First, locating tooling and spare parts storage adjacent to production areas is key to enable quick access. Because changeovers often involve tooling changes on or within the processing, keeping critical tooling and/or parts in the immediate area saves valuable time.

Second, clean-in-place (CIP) systems and local clean-out-of-place (COP) tanks can assist with quick cleanup between runs. The removal of colors, flavors, or even allergens, is of paramount importance when changing from one product to the next. The more equipment that can be automatically cleaned via CIP, the better the changeover will go. For those parts and pieces that cannot be cleaned in place, a local COP solution would be the next best thing.

Third, separating production lines (e.g. with a physical separation wall), allows for cleanup on one line while still running production on other lines. Without this physical separation, washdown and changeover of any given line must wait until all lines have completed their current production runs.

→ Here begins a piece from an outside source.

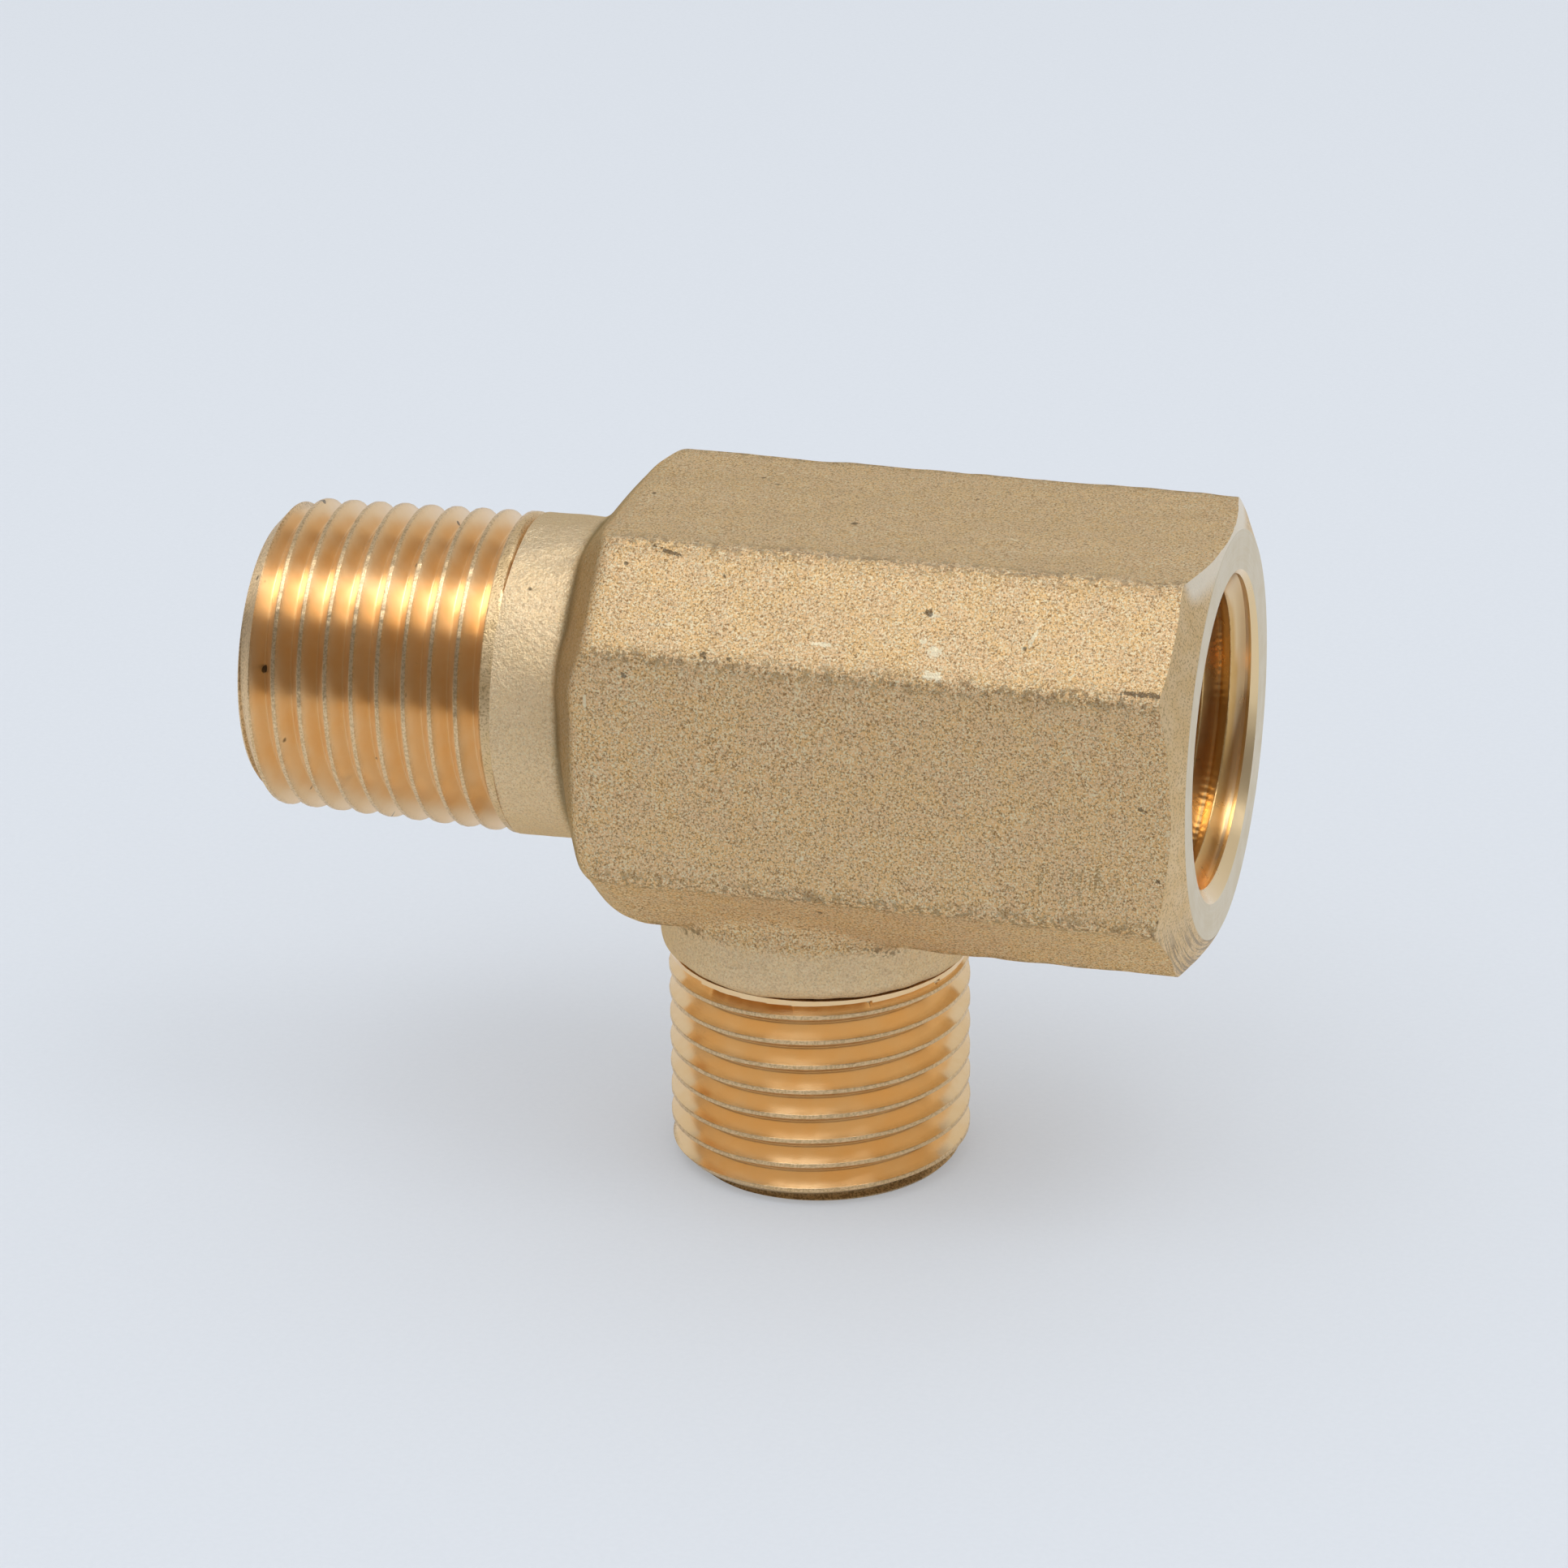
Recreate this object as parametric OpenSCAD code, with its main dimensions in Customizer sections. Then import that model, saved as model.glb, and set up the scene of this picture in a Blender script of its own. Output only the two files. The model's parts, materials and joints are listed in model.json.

Finally, in addition to a physical separation, refrigerated facilities must also isolate the refrigeration systems to enable cleanup on one line without halting production on other lines. During cleanup, the hot washdown water reacts with the cold environment generating major condensation. Often, in an effort to remove this moisture quickly and cleanly, the Refrigerated Makeup Air Unit (RMAU) is put into a cleanup cycle in which it heats the room until the moisture is completely evacuated from the space, at which time the RMAU switches back to a refrigeration mode and brings the room back down to temperature. Without the isolated refrigeration systems, this approach would not be possible without moist hot air from the line being cleaned short circuiting into the other spaces creating significant sanitation concerns. With independent systems, the air remains separated.

For maintenance issues larger than your typical changeover, the isolation of utility systems through the use of isolation valves enables maintenance on one line while still allowing production on the others.